Yeah good point. Sixth most sacks in the league = worst. Totally agree.
"No pressure up the middle from Raji"
Yup. That's what Nose Tackles do in a 3-4. Another good point.
"Perry. No help from him."
I agree totally. Hard to help from the bench. And to your point about Perry being useless when he was in: he had better stats than Clay did at the same point his rookie year.
"Matthews being doubled all the time."
Good. Creates more opportunities for other guys, thus creating sixth best pass rush in the league. Not bad for a team that's missing 3 out of 4 starting linebackers. Linebackers: you know, the guys responsible for the pass rush in a 3-4. Therefore, comments about Mike Neal or Worthy.... rethink that strategy. Nosetackles and DEs are selfless positions which wont get too many stats or mention.
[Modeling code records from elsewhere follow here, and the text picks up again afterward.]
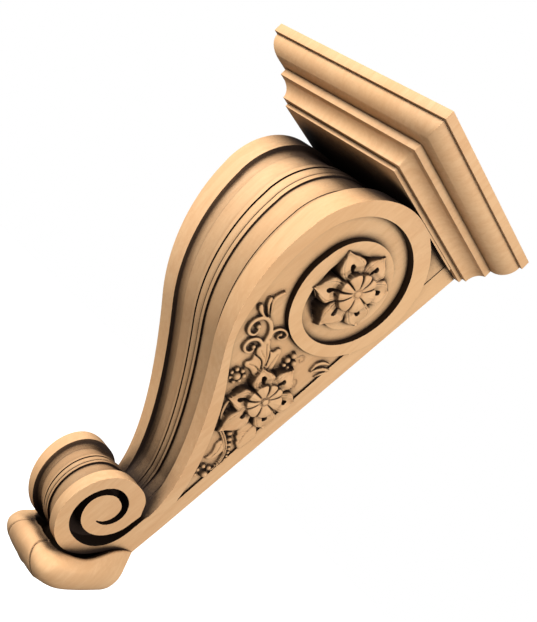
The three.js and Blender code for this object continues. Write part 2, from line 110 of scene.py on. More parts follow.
# How deep each cutting solid of a side goes under the strip's plane, and the painted shade in the front's
# channel
GROOVE_CUT = 8.0
PANEL_CUT = 4.0
SPANDREL_CUT = 0.5
SINK_CUT = 9.0
CHANNEL_SHADE = 0.28
CHANNEL_WALL_SHADE = 0.6

# How far the sunk grounds run under the strip's edge, so that no thin wall stays between two cuts
OVERLAP = 0.3

# The groove along each seam of the leaf cup, which starts at a half width and level of the lip
SEAM_DEPTH = 1.3
SEAM_WIDTH = 0.8
SEAM_HALF = 12.0
SEAM_LEVEL = 47.5
SEAM_SLANT = 0.42
SEAM_FADE = (42.0, 50.0)
CUP_HEART = (0.0, 36.0, 52.0)

# The cup's hollow, its gap from the wall plane and how far it is lifted into the small volute
CUP_FLOOR = 9.0
HOLLOW_OUT = 0.72
HOLLOW_PULL = 0.28
WALL_GAP = 0.2
CUP_LIFT = 0.15


# The camera as fitted to the photo, in metres and pixels, and the floor and lights round it
CAMERA_RIGHT = Vector((0.5395425, 0.45314306, 0.70961627))
CAMERA_DOWN = Vector((0.46270241, 0.54455616, -0.69954633))
CAMERA_AHEAD = Vector((-0.70342048, 0.70577613, 0.08414081))
CAMERA_SPOT = (0.5861, -0.6435, -0.0311)
FOCUS = 1098.9
PHOTO_WIDTH = 537.0
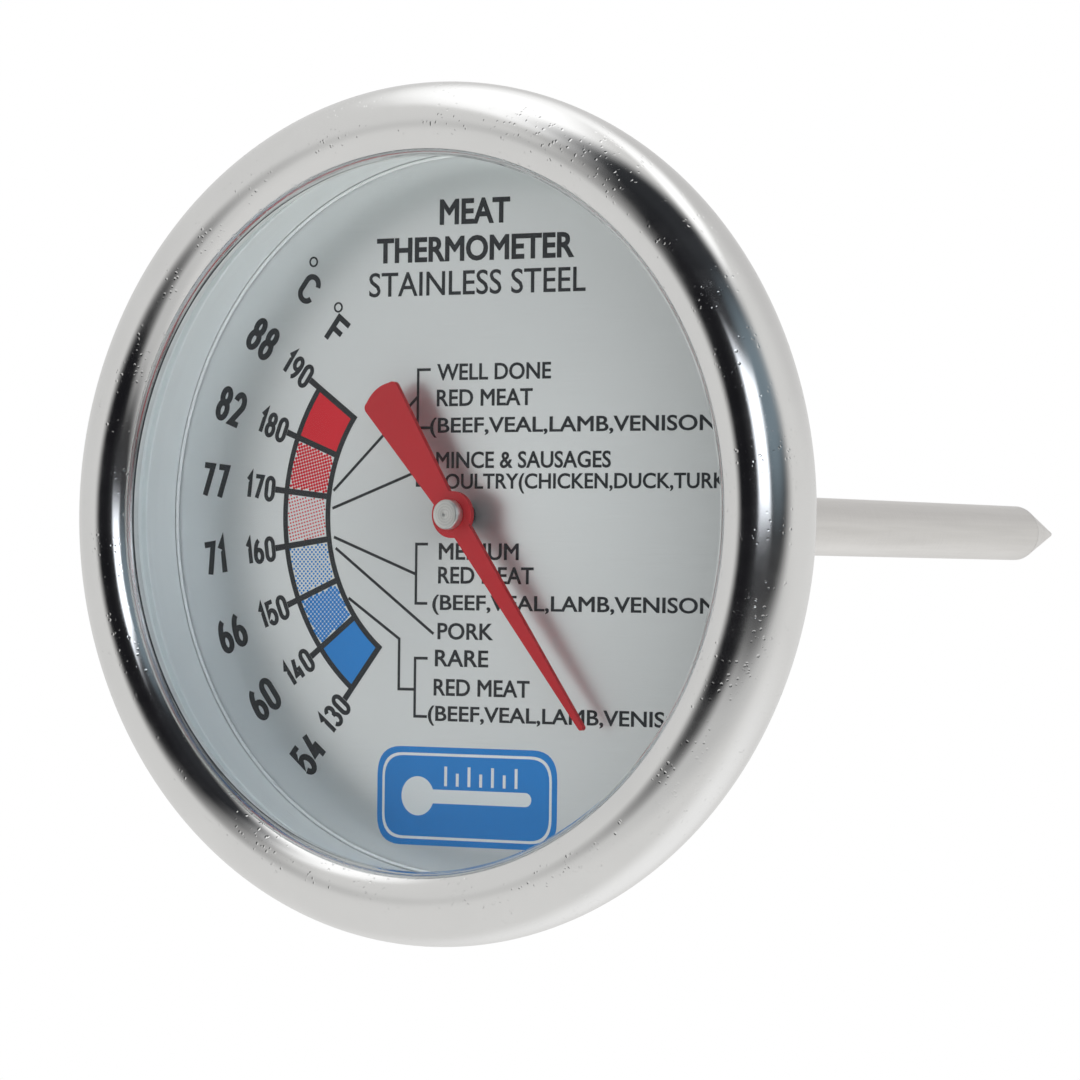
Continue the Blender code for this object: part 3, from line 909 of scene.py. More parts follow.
    def build_shell(self) -> None:
        """Drawn case: rim, side, ledge under the dial, well, and the sunk middle of the back."""
        rim, _, rim_radius = extent("case_back")
        bore = self.glass_radius + self.seat_gap
        outer = bore + self.sheet
        shoulder = extent("dial_plate")[1] - self.seat_gap
        well = outer - self.shoulder_width
        hole = extent("bushing_lock_ring")[2] - 2.4 * MM
        recess, slope, depth = extent("stem_bushing")[2] + 0.7 * MM, 1.0 * MM, 1.0 * MM
        bend, skin, turn = 0.5 * MM, self.sheet, self.back_corner
        corner = (well - turn, turn)
        lower = rounded([(bore, rim, 0.1 * MM), (rim_radius, rim, 0.2 * MM),
                         (rim_radius, rim - skin, 0.2 * MM), (outer, rim - skin, bend),
                         (outer, shoulder - skin, bend), (well, shoulder - skin, bend),
                         (well, corner[1], 0.0)])
        lower += arc(corner, (turn, turn), 0, -90, 16)[1:]
        lower += [(recess + slope + 0.4 * MM, 0.0), (recess + slope, 0.03 * MM),
                  (recess + slope * 0.75, 0.2 * MM), (recess + slope * 0.25, depth - 0.2 * MM),
                  (recess, depth - 0.03 * MM), (recess - 0.4 * MM, depth), (hole, depth)]
        upper = [(hole, depth + skin), (recess - 0.2 * MM, depth + skin), (recess + slope, skin)]
        upper += arc(corner, (turn - skin, turn - skin), -90, 0, 10)
        upper += [(well - skin, shoulder), (bore, shoulder)]
        item = Bench.turn("case_shell", lower + upper, self.steps)
        finish = PolishedSteel(roughness=0.14, smear=0.12)
        fit(item, Body.CASE, Slot.POLISHED, finish.material("drawn_case"), "case_back")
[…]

Same reason the two best D's in the league (Pitt and SF) you can't name their Nose or DE's. You heard of Aldon Smith, Lamarr Woodley and James Harrison. Yeah....Linebackers. Lay off our DE's people. We've done well with the second and third string passrush we have.

Bohj's picture

One more point: we never rush 6 or 7. Two DE's and one NT hold the point of attack. They do not rush the QB except occasional 3rd and longs. They are responsible for gap control. They hold the blockers so the LB's can make the plays. We may rush 4 LB's at a time. Or maybe 3 LB's and a safety or corner. I've hardly ever seen Dom rush more than 4. It's just that he changes which 4.

Wagszilla's picture

Sacks per-game:

SF - 4
CHI - 7
SEA - 1
NO - 2
IND - 4
HOU - 3
STL - 3
JAC - 2
ARI - 2
DET - 5
NYG - 1
MIN - 0
DET - 1

I don't think those numbers are exactly spectacular. You have your outliers (Detroit and Chicago) but their offensive lines are notoriously terrible. The San Francisco game everyone was healthy and it was the first game of the season. Rust, etc.

The other games they got picked apart by QBs and only held on due to some good secondary play. This is more or less the same defense as last year only there's superior talent in the secondary and a little more talent on the D-Line.

And Jones "has a knack for rushing the passer"? What games are you watching? When he first started he made a couple good plays, yes, but the past couple of games he's been late to the ball and he always takes a poor angle on his 1-on-1s. Not to mention that there has been no pressure up the middle from anyone. Capers sends the house but no pressure. Flashbacks to MIA and WAS 2010, anyone?

This all being said, the LB play has left a lot to be desired since Smith went down and the defense while improved, hardly deserves praise.

Save us Obi Wan Clayobi. You're our only hope.

Viking Goddess's picture

Stop being ridiculous. Ultimately a sack is just a stat. What matters is that QB pressure helps the coverage, if we can get that plus some sacks in a game to create favorable down and distances for our defense, that is a good recipe for success.